The initial outrage over Coleman’s behavior set off a debate. To some, his critics were overly harsh, evidence that we live in a culture where no one can ever escape their youthful mistakes. Glenn Greenwald, who both published the Intercept piece and interviewed Coleman, wrote that his story “raises profound and important questions whether adults should be judged by the actions they undertook when they were a child, particularly when they have apologized and expressed remorse.” This argument found traction on Twitter, where a handful of liberals and leftists expressed disbelief that someone so progressive should be “canceled” forever for something he did when he was just a kid. The writer Thomas Chatterton Williams called the backlash “horrific and intolerant.” The Intercept’s Ryan Grim tweeted, incredulously, “Wait, he did this stuff when he was 12? And we’re just done with him forever?”

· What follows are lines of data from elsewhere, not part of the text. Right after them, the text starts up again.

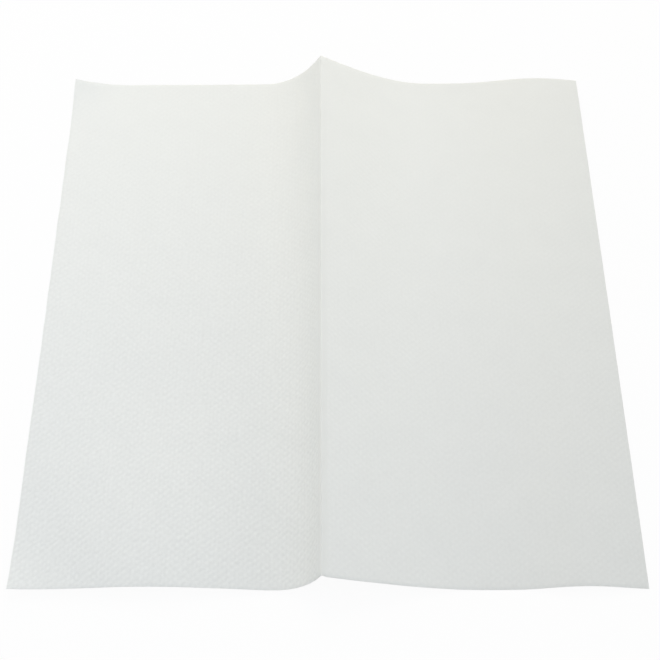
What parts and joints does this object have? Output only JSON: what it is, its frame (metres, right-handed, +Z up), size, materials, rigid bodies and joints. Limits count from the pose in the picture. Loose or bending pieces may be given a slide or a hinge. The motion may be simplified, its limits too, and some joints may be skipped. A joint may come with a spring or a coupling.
{
  "type": "z-fold paper towel",
  "caption": "Embossed folded paper hand towel, opened out and laid on a table, with its crease standing up as a ridge between flat panels.",
  "frame": {"origin": "on the table, under the middle of the sheet's box", "axes": "+X across the crease towards the gently sloping panel, +Y along the crease towards its higher end, +Z up"},
  "size_m": [0.2165, 0.23, 0.0177],
  "materials": {
    "embossed_tissue": "matt white tissue, embossed all over with small staggered dots"
  },
  "bodies": {
    "root": {"towel_sheet": "embossed_tissue"}
  },
  "joints": []
}
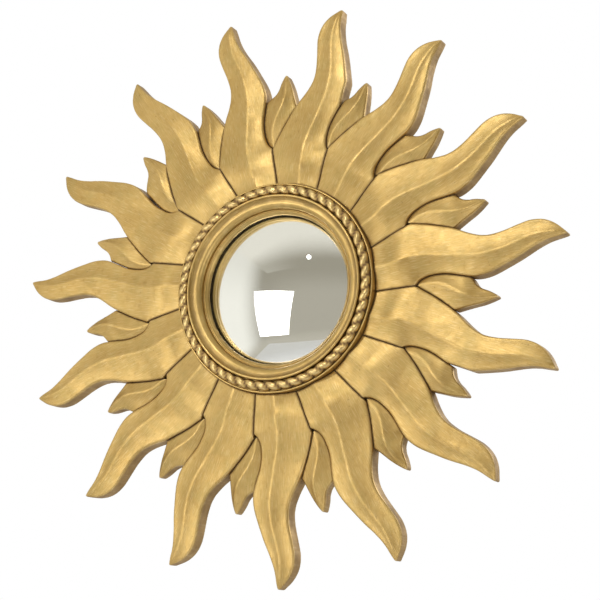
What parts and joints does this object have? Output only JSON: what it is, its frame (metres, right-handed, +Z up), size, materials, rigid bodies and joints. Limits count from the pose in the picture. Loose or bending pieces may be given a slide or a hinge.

Only Coleman didn’t just do “this stuff” — calculated, misogynistic harassment — when he was 12 and 14 years old. After he found his online defenders, the full extent of his violent contempt for women grew clearer. In the past few days, new victims have come forward with claims of their own: Coleman’s recent ex-girlfriend, Taylor Passow, told Grim that Coleman choked and slapped her last year. In a more thoroughly reported piece for Medium, Jessica Valenti revealed that Coleman threatened to kill Passow if she ever got pregnant and told her that he hoped she got abducted and raped. Another woman, a young pro-choice activist, told Valenti that Coleman badgered her repeatedly over Twitter after she told him to stop campaigning on her abortion story without her permission.

But even before these stories came out, his earliest victims said that Coleman didn’t belong in the state House. “I just don’t think he needs to be in a powerful position, considering what he’s done to girls,” one told the New York Times last week. In interviews with the Star, they expressed the same sentiment: We don’t trust him with power. He abused it when he had it last.

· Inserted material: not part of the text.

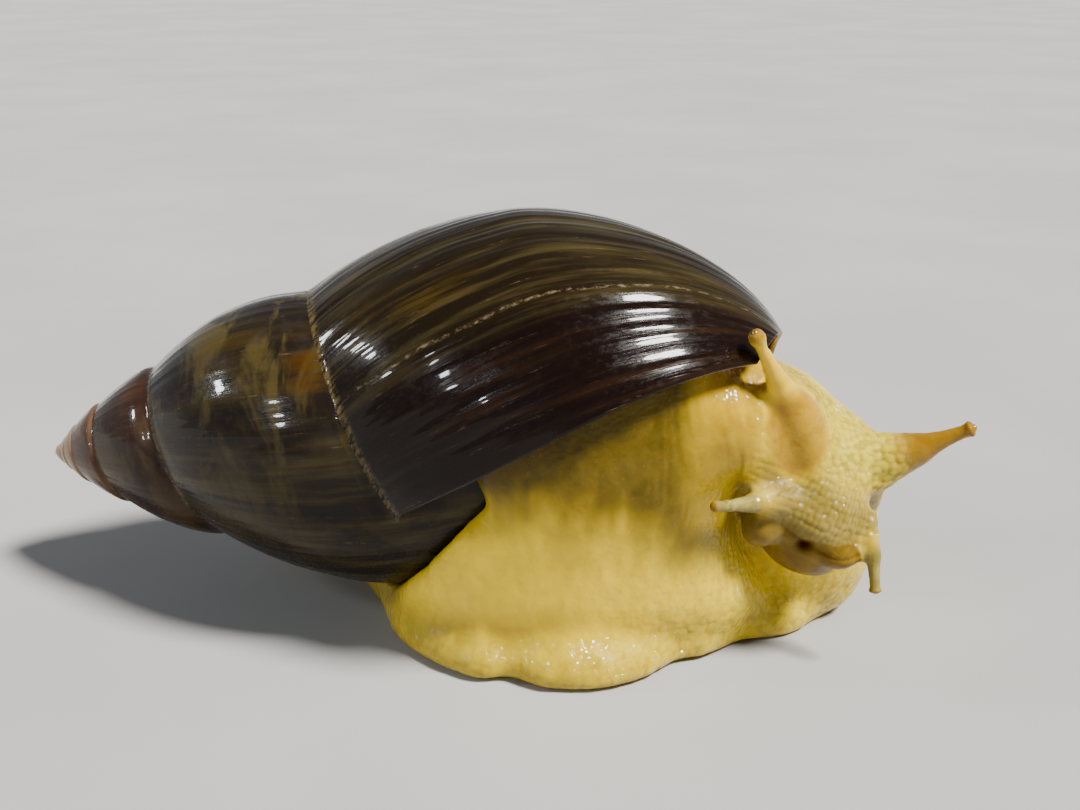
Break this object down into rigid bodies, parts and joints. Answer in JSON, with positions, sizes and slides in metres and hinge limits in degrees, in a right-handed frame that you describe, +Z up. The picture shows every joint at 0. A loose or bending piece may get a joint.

So why did anyone look at Coleman and immediately conclude the world owes him a second chance? To some, the saga functioned as a case study in restorative justice, an alternative to the court system that emphasizes healing over punishment, bringing victims and perpetrators to seek restitution. The story hit at just the right moment. The left is winning elections again; meanwhile, protests over police brutality are pushing prison abolition into the mainstream. Growing out of all this desperation is a conviction: We must remake the world into something more humane. This means, at the same time, that people are trying on a progressive ideology for the first time. That political evolution is uncomfortable, especially for young white men like Coleman, who must unlearn racial and gender supremacy. But Coleman’s defenders oversimplified the facts of his case, and exposed a blind spot the width of an ocean: They preemptively forgave someone who hadn’t demonstrated any meaningful effort to take responsibility for his actions. This isn’t what restorative justice looks like. Instead, it more closely resembles a familiar and worn-out argument defending any promising man accused of misconduct: Why should we ruin his life over this?

Coleman had years to make amends, but admits he only tried doing so after his misconduct became public. A mere week ago, he attacked critics for caring about “the opera show” while he focused on “working-class Kansans.” And when he (temporarily) decided to withdraw, he complained, in a since-deleted tweet, that feminism was threatened by “Donatists,” a reference to a medieval heresy which held that clergy must be totally pure. Cancel culture, in other words. In the statement he released to announce his intention to keep running for office, he said he had an obligation to lead by example. “I will change the material conditions in my district, my opponent will not.”

But misogyny is a material problem, and it does matter to the working class. Sexual harassment and misconduct are two leading motivations for women to organize at work. Activists with the Fight for $15 and a Union have demanded gender justice alongside the right to organize and a living wage. They do so because they know, intimately, that misogyny is the bedrock upon which so many injustices are based. Why should any woman believe that Coleman understands this, or even cares enough to do something about it? He says he’s pro-choice now — though he wasn’t two years ago, when he ran for governor — and that, he and his defenders say, is a good enough reason to give him a chance. After all, do women really want an anti-abortion Democrat to keep that seat?

People can change and yes, the left should embrace restorative justice. But restoration is a process. It can take years, and it produces evidence. Coleman never provided anything more substantial than words. If he withdrew — this time for good — and began the slow, difficult work required to bring healing to his victims, maybe he’ll become the person his apologists wanted him to be. But right now, that day looks far off. He’s promised “new solutions” to “old problems,” but there’s nothing new here: Pick this bad man, or this other bad man will take away your right to abortion. This isn’t material change, it’s the same old bullshit.